Polen und andere osteuropäische Nato-Staaten stehen einer Stationierung amerikanischer Atomwaffen auf ihrem Territorium durchaus aufgeschlossen gegenüber. Könnte das eine Lösung sein, die das atomare Gleichgewicht in Europa wiederherstellt und zugleich Deutschland eine Stationierung neuer Atomwaffen erspart?

Die Stationierung von Atomwaffen in Osteuropa wäre zugleich das Ende des NATO-Russland-Grundlagenvertrags, der zurzeit noch Plattformen für die sicherheitspolitische Zusammenarbeit vorsieht – auch wenn die nicht besonders gut funktionieren. Zugleich würde der deutsche Einfluss auf die Nuklearstrategie der NATO damit deutlich kleiner. Ich kann nicht erkennen, wie Europas Sicherheit damit nachhaltig gedient wäre.

Was kann Deutschland jetzt noch tun, um den Vertrag zu retten?

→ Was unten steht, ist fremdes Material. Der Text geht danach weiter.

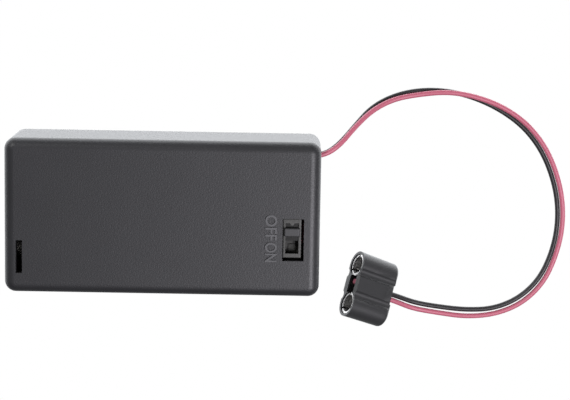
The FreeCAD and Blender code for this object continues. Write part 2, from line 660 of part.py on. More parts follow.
PIN_NAMES = {"switch_pin_off": 1, "switch_pin_common": 0, "switch_pin_on": -1}


def make_switch_pins():
    """Three flat terminals, each with a contact pad on the base and a solder pin under it."""
    pins = []
    for label, place in PIN_NAMES.items():
        body = new_body(label)
        middle = "(Layout.switch_y + %d * Dims.pin_pitch)" % place
        pad_sketch = new_sketch(body, "XY_Plane", "Layout.base_top")
        rectangle(pad_sketch, "Layout.switch_x - Dims.wiper_width / 2", "Layout.switch_x + Dims.wiper_width / 2",
                  middle + " - Dims.pad_length / 2", middle + " + Dims.pad_length / 2")
        pad(body, pad_sketch, "Dims.pad_height")
        pin_sketch = new_sketch(body, "XY_Plane", "Layout.shell_base - Dims.pin_length")
        rectangle(pin_sketch, "Layout.switch_x - Dims.pin_sheet / 2", "Layout.switch_x + Dims.pin_sheet / 2",
                  middle + " - Dims.pin_width / 2", middle + " + Dims.pin_width / 2")
        pad(body, pin_sketch, "Dims.pin_length + Dims.base_height + Dims.pad_height / 2")
        pins.append(body)
    return pins


def make_switch_base():
    """The insulating plate that closes the frame from below, with a slot for each terminal."""
    body = new_body("switch_base")
    half_x = "(Layout.switch_width / 2 - Dims.shell_sheet - Dims.switch_fit)"
    half_y = "(Layout.switch_length / 2 - Dims.shell_sheet - Dims.switch_fit)"
    plate = new_sketch(body, "XY_Plane", "Layout.shell_base")
    rectangle(plate, "Layout.switch_x - " + half_x, "Layout.switch_x + " + half_x,
              "Layout.switch_y - " + half_y, "Layout.switch_y + " + half_y)
    pad(body, plate, "Dims.base_height")
    for place in PIN_NAMES.values():
        middle = "(Layout.switch_y + %d * Dims.pin_pitch)" % place
        slot = new_sketch(body, "XY_Plane", "Layout.shell_base - Dims.base_height")
        rectangle(slot, "Layout.switch_x - Dims.pin_sheet / 2", "Layout.switch_x + Dims.pin_sheet / 2",
                  middle + " - Dims.pin_width / 2", middle + " + Dims.pin_width / 2")
        pocket(body, slot, "3 * Dims.base_height", True)
    return body


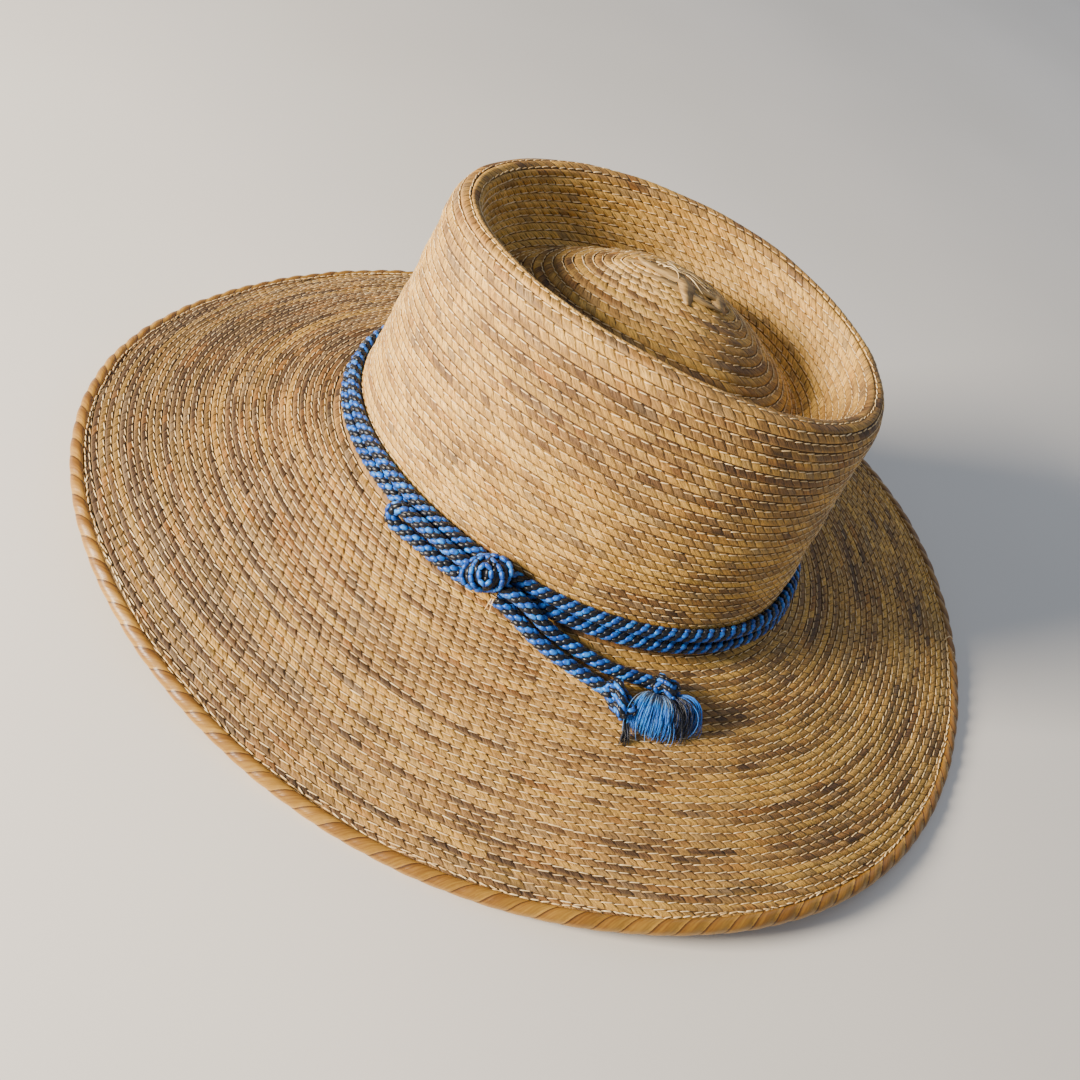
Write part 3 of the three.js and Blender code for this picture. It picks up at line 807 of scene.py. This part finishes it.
def grid_faces(lines, around):
    """Four corners of each cell of a grid of lines + 1 by around + 1 points."""
    k, i = np.indices((lines, around)).reshape(2, -1)
    a = k * (around + 1) + i
    return np.stack([a, a + around + 1, a + around + 2, a + 1], -1)


def stitch_counts(surface, rows, pitch, held):
    """Stitches in each row, the same from the held row on, and how many come before it."""
    t = np.linspace(0, TURN, 181)
    lengths = [run_along(surface(t, np.full_like(t, row + 0.5)))[-1] for row in range(rows)]
    counts = np.array([max(6, round(length / pitch)) for length in lengths + lengths[-1:]], float)
    if held:
        counts[held:] = counts[held:].mean().round()
    return counts, np.concatenate([[0], np.cumsum(counts)])


def darker(t, row, marks):
    """How much darker the braid is, by stains and by painted shade and painted light: each mark is an
    angle and a row, how far it spreads, and how dark.
    """
    total = np.zeros_like(row)
    for degrees, spread, at, rows, amount in marks:
        away = (np.degrees(t) - degrees + 180) % 360 - 180
        total = total + amount * np.exp(-(away / spread) ** 2 - ((row - at) / rows) ** 2)
    return total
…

Der Besuch von Außenminister Maas in Moskau ist sicherlich ein konstruktiver Beitrag. Wenn es gelingen könnte, wieder ein Verifikationsregime zwischen Russland und den USA aufzubauen, das die Einhaltung des Vertrages kontrolliert, dann wäre das mehr als nur ein Hoffnungsschimmer. Die Frage, wie wir mit chinesischen, indischen oder pakistanischen Mittelstreckenraketen umgehen, steht damit aber weiter unbeantwortet im Raum – nicht nur für die NATO, sondern auch für Russland.